What is needed is the run of lines from the one containing "Continue the OpenSCAD" through the one containing "ringed: whether the", echoed exactly, with both ends kept and nothing added.
# Extracted records start
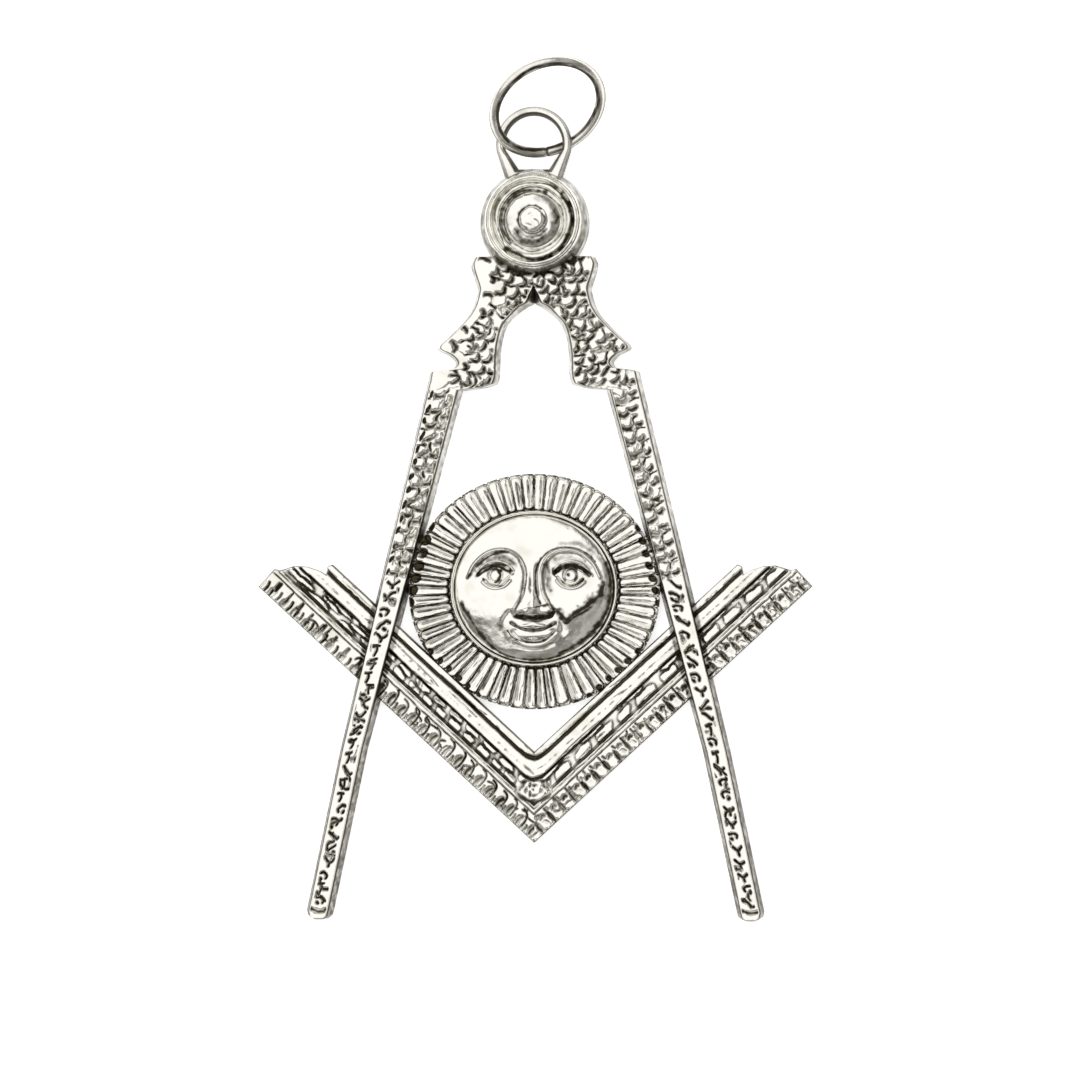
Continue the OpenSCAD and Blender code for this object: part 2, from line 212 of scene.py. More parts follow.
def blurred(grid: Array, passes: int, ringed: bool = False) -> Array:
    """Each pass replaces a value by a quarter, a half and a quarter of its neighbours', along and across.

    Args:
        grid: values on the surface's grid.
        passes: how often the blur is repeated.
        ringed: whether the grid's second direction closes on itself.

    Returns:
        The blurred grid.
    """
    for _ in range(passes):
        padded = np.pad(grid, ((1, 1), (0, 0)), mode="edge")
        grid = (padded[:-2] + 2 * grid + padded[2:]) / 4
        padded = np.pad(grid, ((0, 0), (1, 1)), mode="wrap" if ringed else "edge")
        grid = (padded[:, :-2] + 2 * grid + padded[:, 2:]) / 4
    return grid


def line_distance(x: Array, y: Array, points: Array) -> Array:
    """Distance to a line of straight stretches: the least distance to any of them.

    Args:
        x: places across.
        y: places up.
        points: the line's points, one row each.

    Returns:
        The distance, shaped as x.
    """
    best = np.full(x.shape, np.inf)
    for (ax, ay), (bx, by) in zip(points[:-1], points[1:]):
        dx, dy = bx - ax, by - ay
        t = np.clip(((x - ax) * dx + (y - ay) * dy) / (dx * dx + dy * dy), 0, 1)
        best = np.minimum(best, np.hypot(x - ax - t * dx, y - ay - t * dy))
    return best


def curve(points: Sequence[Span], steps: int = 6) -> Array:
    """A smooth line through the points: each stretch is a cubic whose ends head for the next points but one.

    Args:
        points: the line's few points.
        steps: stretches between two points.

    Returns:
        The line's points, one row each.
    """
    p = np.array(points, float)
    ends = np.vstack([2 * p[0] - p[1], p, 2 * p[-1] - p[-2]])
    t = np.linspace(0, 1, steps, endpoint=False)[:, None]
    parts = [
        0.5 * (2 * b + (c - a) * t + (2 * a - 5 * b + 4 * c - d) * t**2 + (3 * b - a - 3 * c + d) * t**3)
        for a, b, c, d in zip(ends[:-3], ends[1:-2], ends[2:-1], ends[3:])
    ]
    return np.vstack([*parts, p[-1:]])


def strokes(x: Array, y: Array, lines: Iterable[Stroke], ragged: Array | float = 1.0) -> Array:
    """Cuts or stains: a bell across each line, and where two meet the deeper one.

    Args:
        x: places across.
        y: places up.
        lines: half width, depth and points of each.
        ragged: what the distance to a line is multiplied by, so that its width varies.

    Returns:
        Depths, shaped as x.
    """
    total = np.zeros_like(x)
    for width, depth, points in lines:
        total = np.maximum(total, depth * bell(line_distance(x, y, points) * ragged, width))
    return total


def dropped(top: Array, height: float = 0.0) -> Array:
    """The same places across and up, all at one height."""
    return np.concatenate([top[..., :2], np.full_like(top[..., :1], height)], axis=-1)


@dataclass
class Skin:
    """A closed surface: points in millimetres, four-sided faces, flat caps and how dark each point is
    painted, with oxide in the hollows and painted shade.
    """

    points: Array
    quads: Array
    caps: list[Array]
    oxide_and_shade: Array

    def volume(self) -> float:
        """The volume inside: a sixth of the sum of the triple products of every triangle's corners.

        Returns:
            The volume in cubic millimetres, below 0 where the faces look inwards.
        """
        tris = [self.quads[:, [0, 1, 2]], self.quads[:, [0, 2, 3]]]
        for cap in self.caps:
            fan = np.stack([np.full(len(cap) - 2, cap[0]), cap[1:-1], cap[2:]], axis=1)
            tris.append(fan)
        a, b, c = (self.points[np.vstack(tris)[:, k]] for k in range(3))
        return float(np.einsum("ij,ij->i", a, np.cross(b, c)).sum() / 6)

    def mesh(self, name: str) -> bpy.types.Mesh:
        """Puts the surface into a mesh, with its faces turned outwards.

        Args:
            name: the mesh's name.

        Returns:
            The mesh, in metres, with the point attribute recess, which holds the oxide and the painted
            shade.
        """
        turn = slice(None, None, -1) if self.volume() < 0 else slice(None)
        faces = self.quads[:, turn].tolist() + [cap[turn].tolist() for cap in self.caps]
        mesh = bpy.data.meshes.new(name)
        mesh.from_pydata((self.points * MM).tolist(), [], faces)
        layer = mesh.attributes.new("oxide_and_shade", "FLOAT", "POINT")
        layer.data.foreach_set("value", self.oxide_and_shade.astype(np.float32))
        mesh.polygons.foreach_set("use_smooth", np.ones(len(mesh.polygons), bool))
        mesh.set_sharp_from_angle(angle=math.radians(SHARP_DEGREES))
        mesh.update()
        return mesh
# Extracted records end
# Extracted records start
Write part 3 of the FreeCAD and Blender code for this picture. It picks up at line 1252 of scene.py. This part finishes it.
# Extracted records end
■ Solution to this problem ■
Continue the OpenSCAD and Blender code for this object: part 2, from line 212 of scene.py. More parts follow.
def blurred(grid: Array, passes: int, ringed: bool = False) -> Array:
    """Each pass replaces a value by a quarter, a half and a quarter of its neighbours', along and across.

    Args:
        grid: values on the surface's grid.
        passes: how often the blur is repeated.
        ringed: whether the grid's second direction closes on itself.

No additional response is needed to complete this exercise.